## Goal
Find the string "True" in the entries and copy each line that has it.

## start Data shown

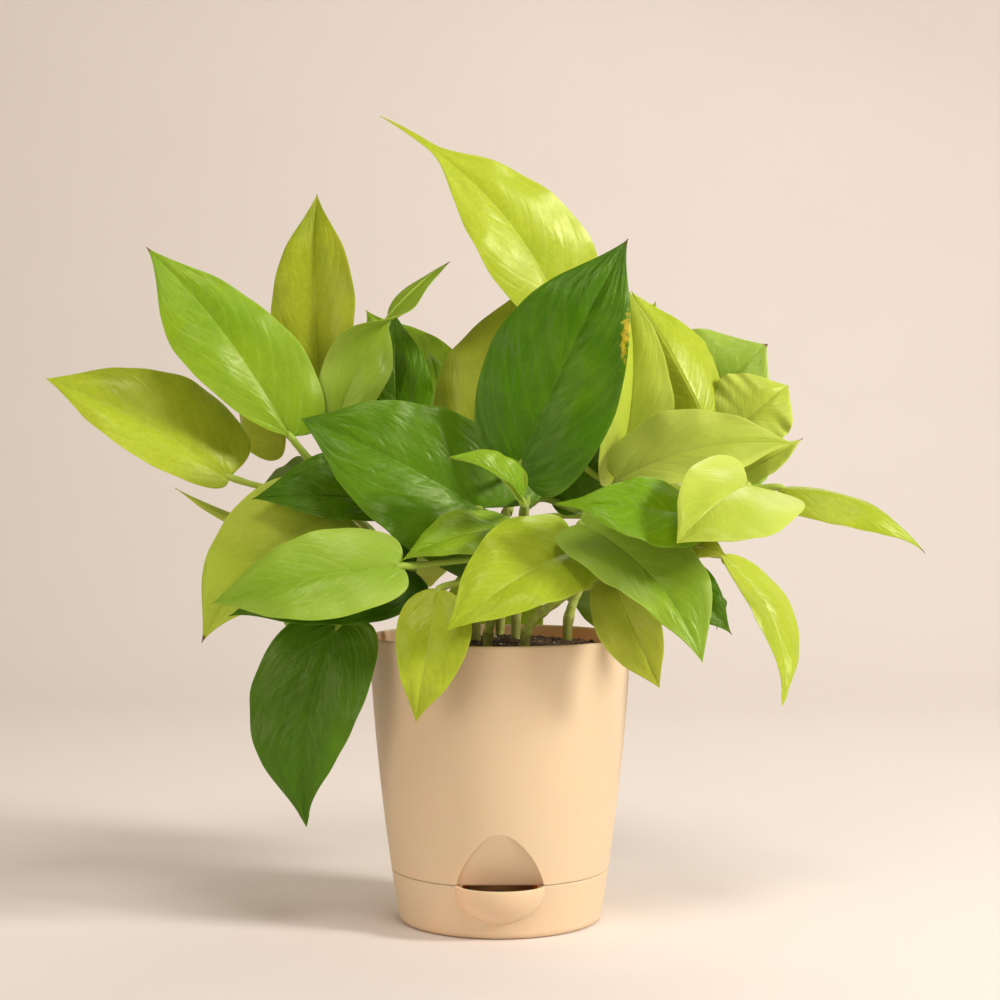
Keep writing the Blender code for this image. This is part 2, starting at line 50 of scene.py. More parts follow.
# Pot and reservoir. The sizes are the solids' own, a few of them trimmed to the photograph.
POT_HEIGHT = 142.0
RIM_RADIUS = 65.6
BASE_RADIUS = 50.2
BELLY = 2.1
WALL = 2.0
LIP_RADIUS = 0.9
BASE_FILLET = 4.0
SEAM_HEIGHT = 26.0
SEAM_GAP = 0.3
SEAM_EDGE = 0.2
FLOOR_RISE = 4.0
SKIRT_DEPTH = 6.0
SKIRT_CLEARANCE = 0.4
FOOT_RADIUS = 17.0
FOOT_COLLAR = 2.0
FOOT_LIFT = 6.0
SLOT_HALF_WIDTH = 2.0
SLOT_FOOT = 10.0
SLOT_HEIGHT = 7.0
SCOOP_HALF_WIDTH = 22.0
SCOOP_REACH = 17.0
SCOOP_DEPTH = 18.5
SCOOP_SETBACK = 47.0
SCOOP_WALL = 1.6
RECESS_HALF_WIDTH = 21.0
RECESS_RISE = 26.0
RECESS_SETBACK = 47.7
NOTCH_HALF_WIDTH = 18.0
NOTCH_REACH = 8.0
POT_SEGMENTS = 144
# How far a cutter goes past the face that it opens
PAST = 1.0

# Soil
SOIL_HEIGHT = 134.0
SOIL_HEAP = 5.0
SOIL_UNEVEN = 1.2
SOIL_SIDES = 120
SOIL_ROWS = 44
SOIL_SKIRT = 12.0
SOIL_ROUGHNESS = 0.5
CRUMBS = 1500
# What a crumb is, as the soil's material reads it
GRAIN, BARK, WHITE_GRAIN = 0.0, 0.55, 1.0

# Stems and stalks
STEM_RADIUS = 2.4
STEM_TIP_RADIUS = 1.7
STEM_START = SOIL_HEIGHT + SOIL_HEAP + SOIL_UNEVEN + 2
STEM_POINTS = 60
STEM_SIDES = 16
STEM_JOINTS = (0.08, 0.3)
JOINT_LENGTH = 0.03
JOINT_SWELL = 0.22
STEM_ROUGHNESS = 0.06
PETIOLE_RADIUS = 1.6
PETIOLE_FOOT_RADIUS = 1.75
PETIOLE_ANGLE = 38.0
STALK_GAP = 0.3
STALK_POINTS = 22
STALK_SIDES = 12
STALK_SWELL = 0.9
STALK_FLARE = 0.5
STALK_NECK = 0.3
RIB_RADIUS = 1.15
RIB_PARTS = (0.03, 0.08, 0.16, 0.26, 0.38, 0.5, 0.62, 0.74, 0.85, 0.93)

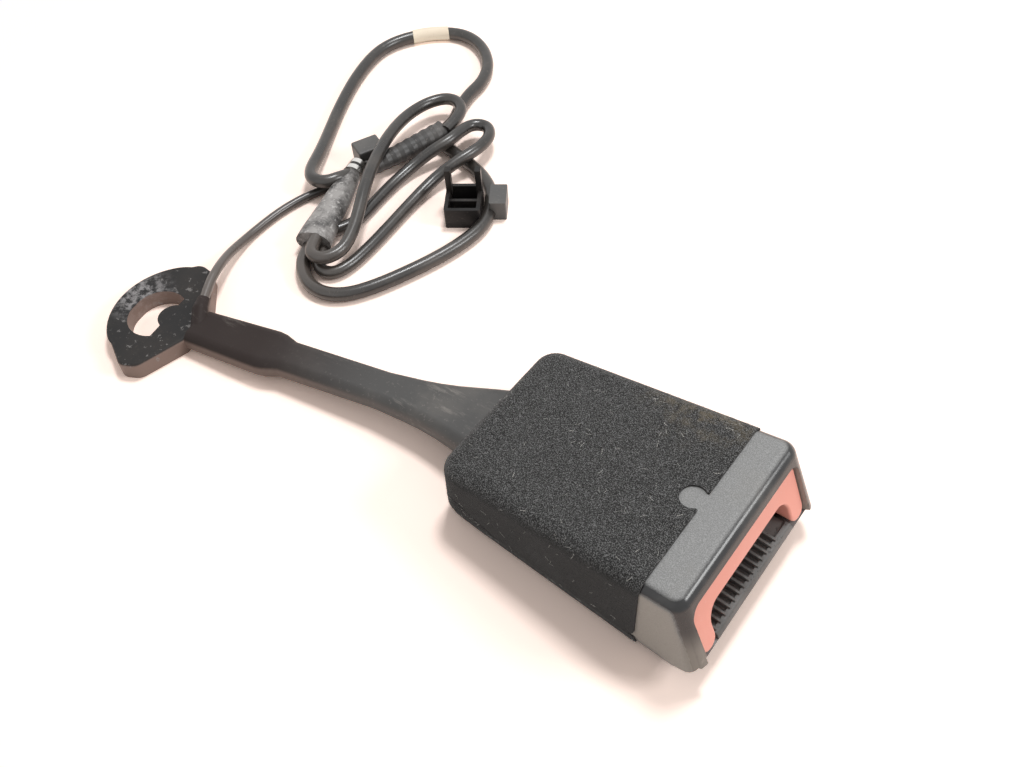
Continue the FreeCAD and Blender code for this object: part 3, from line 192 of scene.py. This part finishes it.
class Recipe:
    """A material under construction: its nodes, its shader and the surface's own coordinates."""

    def __init__(self, name, colour, roughness, gloss=0.25):
        self.material = bpy.data.materials.new(name)
        self.material.use_nodes = True
        self.nodes = self.material.node_tree.nodes
        self.links = self.material.node_tree.links
        self.shader = self.nodes["Principled BSDF"]
        self.shader.inputs["Base Color"].default_value = colour + (1,)
        self.shader.inputs["Roughness"].default_value = roughness
        self.shader.inputs["Specular IOR Level"].default_value = gloss
        self.place = self.nodes.new("ShaderNodeTexCoord").outputs["Object"]

    def noise(self, scale, detail=4.0, roughness=0.55, stretch=None):
        """Clouds from 0 to 1, finer with the scale."""
        place = self.place
        if stretch:
            mapping = self.nodes.new("ShaderNodeMapping")
            mapping.inputs["Scale"].default_value = stretch
            self.links.new(place, mapping.inputs["Vector"])
            place = mapping.outputs["Vector"]
        node = self.nodes.new("ShaderNodeTexNoise")
        node.inputs["Scale"].default_value = scale
        node.inputs["Detail"].default_value = detail
        node.inputs["Roughness"].default_value = roughness
        self.links.new(place, node.inputs["Vector"])
        return node.outputs["Fac"]

    def ramp(self, source, low, high):
        """Rises smoothly from 0 to 1 while the source goes from low to high."""
        node = self.nodes.new("ShaderNodeMapRange")
        node.interpolation_type = "SMOOTHSTEP"
        node.inputs["From Min"].default_value = low
        node.inputs["From Max"].default_value = high
        self.links.new(source, node.inputs["Value"])
        return node.outputs["Result"]

    def times(self, a, b):
        """The product of a mask and another mask or a number."""
        node = self.nodes.new("ShaderNodeMath")
        node.operation = "MULTIPLY"
        self.links.new(a, node.inputs[0])
        if isinstance(b, float):
            node.inputs[1].default_value = b
        else:
            self.links.new(b, node.inputs[1])
        return node.outputs[0]

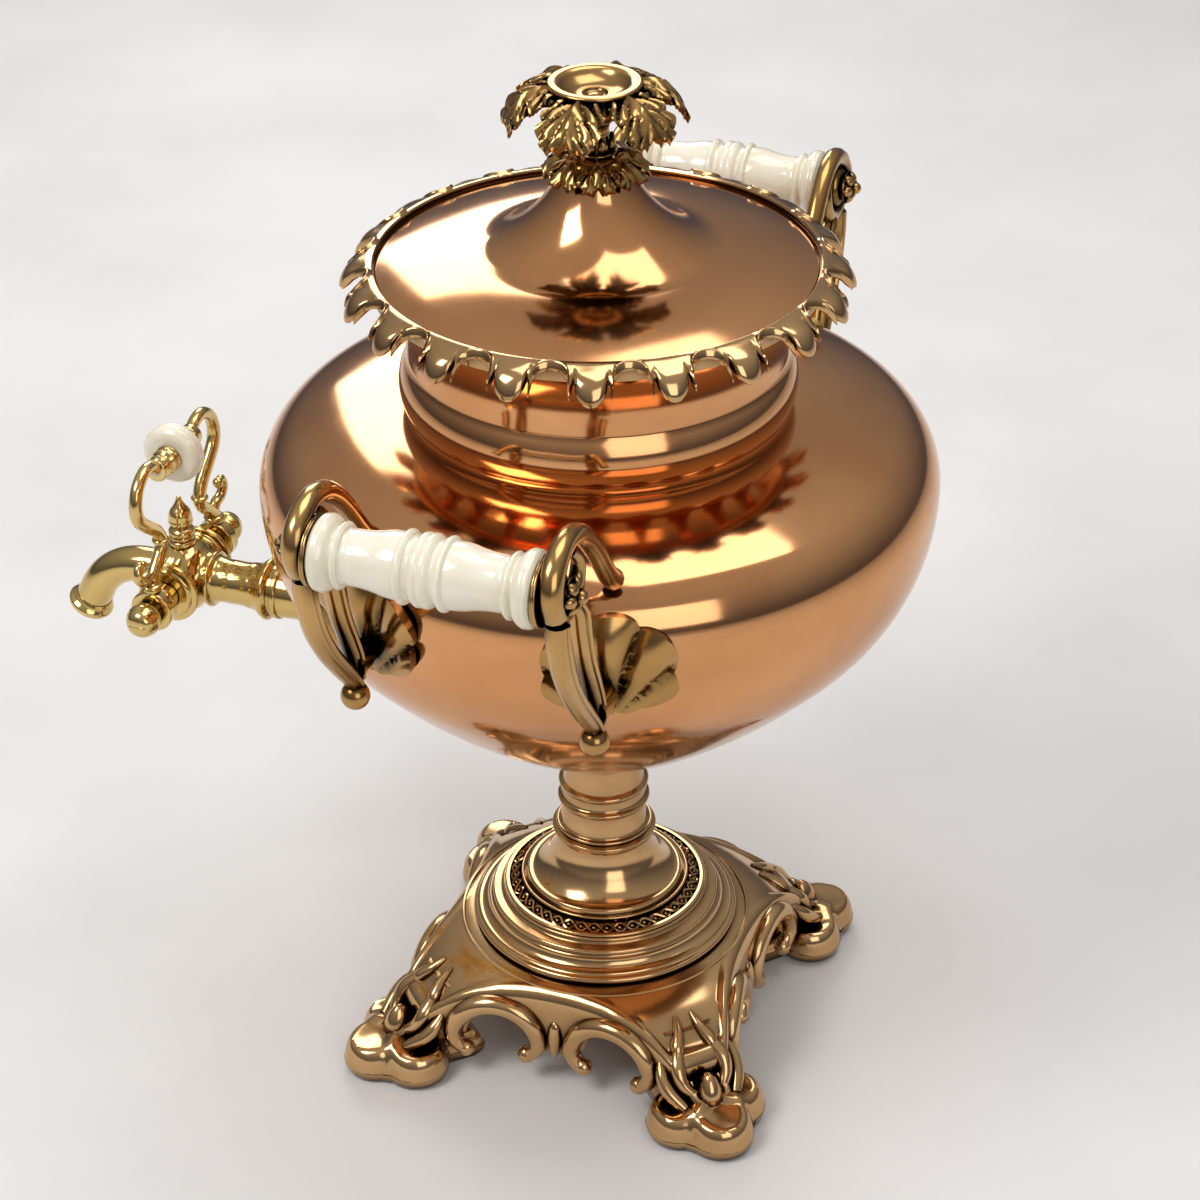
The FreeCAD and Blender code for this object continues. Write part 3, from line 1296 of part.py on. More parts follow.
def swept_tube(label, radius, root_depth, extend=0.0):
    """The spout's centre line with a round section: along -Y, then bending down."""
    body = new_body(label)
    start_y = S["tap_place"] + root_depth
    start_z = S["tap_height"] + S["spout_lift"]
    run = S["spout_run"] + S["spout_root"] - root_depth
    bend, turn = S["spout_bend"], S["spout_turn"]
    fall = S["spout_fall"] + extend
    path = Outline(-start_y, start_z).line(-(start_y + run), start_z)
    mid_y = -(start_y + run + bend * sind(turn))
    mid_z = start_z - (bend - bend * cosd(turn))
    path.turn(mid_y, mid_z, bend, turn, 1)
    path.line(mid_y - fall * cosd(turn), mid_z - fall * sind(turn))
    spine = draw(new_sketch(body, "YZ_Plane", "spine"), path)
    profile = new_sketch(body, "XZ_Plane", "section", offset=(0, 0, start_y))
    draw_circle(profile, 0, start_z, radius)
    pipe = body.newObject("PartDesign::AdditivePipe", "sweep")
    pipe.Profile = profile
    pipe.Transition = "Right corner"
    pipe.Spine = (spine, ["Edge1", "Edge2", "Edge3"])
    return body


def make_lever():
    ty, tz = S["tap_place"], S["tap_height"]
    plug = new_body("tap_plug_turning")
    radius, face = S["plug_radius"], S["gland_face"]
    neck, end = S["barrel_radius"], S["barrel_half"]
    outline = Outline(0, -end).line(neck, -end).line(neck, -face).line(radius, -face)
    outline.line(radius, face).line(neck, face).line(neck, end).line(0, end).close()
    turned(plug, outline)
    place(plug, 0, -ty, tz, ALONG_X)
    way = primitive("Cylinder", "tap_plug_way", Radius=S["tube_bore"], Height=radius * 4)
    place(way, 0, -ty, tz - radius * 2)
    keep(boolean("Cut", "tap_plug", plug, way))

    screws = []
    for sign in (1, -1):
        screw = new_body("tap_end_screw_%s" % ("right" if sign > 0 else "left"))
        ball = S["ball_screw_radius"]
        outline = Outline(0, end).line(neck * 0.8, end).line(neck * 0.8, end + 1.2)
        outline.arc(ball, end + ball, -0.9)
        outline.quarter(0, end + ball * 2, ball, -1)
        outline.close()
        turned(screw, outline)
        place(screw, 0, -ty, tz, Rotation(ABOUT_Y, 90 * sign))
        screws.append(screw)
    keep(grouped("tap_end_screws", screws))

    for sign, name in ((1, "right"), (-1, "left")):
        make_arm("tap_arm_" + name, sign)

    top = tz + S["lever_reach"]
    inner = S["bobbin_half"] + S["ferrule_length"] + S["arm_eye_width"]
    spindle = keep(new_body("tap_spindle"))
    outline = Outline(0, -inner).line(S["spindle_radius"], -inner)
    outline.line(S["spindle_radius"], inner).line(0, inner).close()
    turned(spindle, outline)
    place(spindle, 0, -ty, top, ALONG_X)
    bobbin = keep(new_body("tap_bobbin"))
    half, radius = S["bobbin_half"], S["bobbin_radius"]
    hole = S["spindle_radius"] + 0.1
    outline = Outline(hole, -half).line(radius - 4.0, -half)
    outline.arc(radius, 0, -1.2).arc(radius - 4.0, half, -1.2).line(hole, half).close()
    turned(bobbin, outline)
    place(bobbin, 0, -ty, top, ALONG_X)
    ferrules = []
    for sign, name in ((1, "right"), (-1, "left")):
        ferrule = new_body("tap_ferrule_" + name)
        length, wide = S["ferrule_length"], S["ferrule_radius"]
        outline = Outline(hole, half).line(wide, half).line(wide, half + 1.4)
        outline.line(wide - 1.4, half + 2.2).arc(wide - 0.6, half + length - 1.2, -0.8)
        outline.line(wide - 1.6, half + length).line(hole, half + length).close()
        turned(ferrule, outline)
        place(ferrule, 0, -ty, top, Rotation(ABOUT_Y, 90 * sign))
        ferrules.append(ferrule)
    keep(grouped("tap_ferrules", ferrules))


def wire_run(label, x, z, bends, wire):
    """A round wire in the XZ plane: straight up from (x, z), then through tangent bends."""
    body = new_body(label)
    path = Outline(x, z)
    z = z + wire
    path.line(x, z)
    heading = as_size(90.0)
    for radius, angle, side in bends:
        following = heading + angle * side
        x = x + radius * (sind(following) - sind(heading)) * side
        z = z + radius * (cosd(heading) - cosd(following)) * side
        path.turn(x, z, radius, angle, -side)
        heading = following
    spine = draw(new_sketch(body, "XZ_Plane", "spine"), path)
    start_x, start_z = path.points[0]
    profile = new_sketch(body, "XY_Plane", "section", offset=(0, 0, start_z))
    draw_circle(profile, start_x, 0, wire)
    pipe = body.newObject("PartDesign::AdditivePipe", "sweep")
    pipe.Profile = profile
    pipe.Transition = "Right corner"
    pipe.Spine = (spine, ["Edge%d" % (index + 1) for index in range(len(bends) + 1)])
    tip = body.newObject("PartDesign::AdditiveSphere", "tip")
    tip.Radius = wire.value
    bind(tip, "Radius", wire)
    place(tip, x, 0, z)
    return body


def make_arm(label, sign):
    """One side of the lyre: collar, outward curl, waist, bulge, and an eye at the top."""
    wire, reach = S["arm_wire"], S["lever_reach"]
    collar_width, collar = S["collar_width"], S["collar_radius"]
    foot = S["barrel_half"] - collar_width * HALF
    inner = S["bobbin_half"] + S["ferrule_length"]
    start = collar - wire
    waist, bulge, top, curl = S["waist_bend"], S["bulge_bend"], S["top_bend"], S["curl_bend"]
    strand = wire_run(label + "_strand", foot, start, (
        (waist, S["waist_turn"], 1), (waist, S["waist_turn"], -1),
        (bulge, S["bulge_turn"], -1), (bulge, S["bulge_turn"], 1),
        (top, S["top_turn"], 1)), wire)
    curl = wire_run(label + "_curl", foot, start, (
        (curl, S["curl_turn"], -1), (curl, S["curl_turn"] + S["curl_lean"], 1)), S["curl_wire"])
    rings = new_body(label + "_rings")
    outline = Outline(S["barrel_radius"] + S["close_fit"], S["barrel_half"] - collar_width)
    outline.line(collar, S["barrel_half"] - collar_width).line(collar, S["barrel_half"])
    outline.line(S["barrel_radius"] + S["close_fit"], S["barrel_half"]).close()
    turned(rings, outline)
    place(rings, 0, 0, 0, ALONG_X)
    eye = new_body(label + "_eye")
    outline = Outline(S["spindle_radius"] + S["close_fit"], inner).line(S["arm_eye_radius"], inner)
    outline.line(S["arm_eye_radius"], inner + S["arm_eye_width"])
    outline.line(S["spindle_radius"] + S["close_fit"], inner + S["arm_eye_width"]).close()
    turned(eye, outline)
    place(eye, 0, 0, reach, ALONG_X)
    barrel = primitive("Cylinder", label + "_barrel_hole", Radius=S["barrel_radius"] + S["close_fit"],
                       Height=S["barrel_half"] * 2)
    place(barrel, 0, 0, 0, ALONG_X)
    spindle = primitive("Cylinder", label + "_spindle_hole", Radius=S["spindle_radius"] + S["close_fit"],
                        Height=S["barrel_half"])
    place(spindle, 0, 0, reach, ALONG_X)
    solid = joined(label + "_solid", [strand, curl, rings, eye])
    drilled = boolean("Cut", label + "_drilled", solid, barrel)
    item = boolean("Cut", label, drilled, spindle)
    if sign < 0:
        item = mirrored(label, item)
    place(item, 0, -S["tap_place"], S["tap_height"])
    keep(item)


make_bowl()
make_shoulder()
make_neck()
make_rim()
make_lid()
make_finial()
make_plinth()
FEET = (("foot_back_right", 45.0), ("foot_back_left", 135.0),
        ("foot_front_left", 225.0), ("foot_front_right", 315.0))
for foot_label, foot_angle in FEET:
    make_foot(foot_label, foot_angle)
make_screws()
make_pedestal()
make_stem()
IRON_SEAT = make_tie()
make_heater(IRON_SEAT)
make_handle("handle_right", 1)
make_handle("handle_left", -1)
make_tap()
make_lever()


# Check, then write one file for each node

def finish():
    doc.recompute()
    for item in doc.Objects:
        if "Invalid" in item.State or "Error" in item.State:
            raise RuntimeError("%s failed: %s" % (item.Label, item.State))
    os.makedirs("parts", exist_ok=True)
    for item in nodes:
        shape = item.Shape
        if shape.isNull() or not shape.isValid() or not shape.Solids:
            raise RuntimeError("%s has no valid solid" % item.Label)
        shape.exportStep("parts/%s.step" % item.Label)
        box = shape.optimalBoundingBox()
        print("%s: %d solid(s), %.0f mm3, x %.1f..%.1f y %.1f..%.1f z %.1f..%.1f" % (
            item.Label, len(shape.Solids), shape.Volume,
            box.XMin, box.XMax, box.YMin, box.YMax, box.ZMin, box.ZMax))


finish()
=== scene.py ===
import json
import math

import bmesh
import bpy
from mathutils import Matrix, Quaternion, Vector

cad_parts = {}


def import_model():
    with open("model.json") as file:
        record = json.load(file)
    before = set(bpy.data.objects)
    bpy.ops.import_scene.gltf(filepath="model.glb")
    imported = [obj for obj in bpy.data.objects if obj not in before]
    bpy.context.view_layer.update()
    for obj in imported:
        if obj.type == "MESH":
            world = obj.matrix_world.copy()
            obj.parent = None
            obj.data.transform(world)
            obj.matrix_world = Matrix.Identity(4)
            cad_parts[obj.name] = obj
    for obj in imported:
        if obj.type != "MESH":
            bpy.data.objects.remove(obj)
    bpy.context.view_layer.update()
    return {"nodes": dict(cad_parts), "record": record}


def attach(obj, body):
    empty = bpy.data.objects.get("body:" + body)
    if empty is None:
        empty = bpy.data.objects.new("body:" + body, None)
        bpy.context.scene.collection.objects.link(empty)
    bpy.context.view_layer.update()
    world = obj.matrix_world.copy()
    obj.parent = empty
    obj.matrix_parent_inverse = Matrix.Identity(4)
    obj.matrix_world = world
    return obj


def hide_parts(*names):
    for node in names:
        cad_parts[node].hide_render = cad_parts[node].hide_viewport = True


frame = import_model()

# Samovar. Lengths are in millimetres in the row frame (+Z up, tap along -Y, handles
# at +X and -X) and become metres when a mesh is made. Angles are in degrees.

MM = 0.001
SHARP_ANGLE = math.radians(38)
TURNS = 160


# Shapes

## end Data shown

## Response for this exercise
        self.material.use_nodes = True
    os.makedirs("parts", exist_ok=True)
        cad_parts[node].hide_render = cad_parts[node].hide_viewport = True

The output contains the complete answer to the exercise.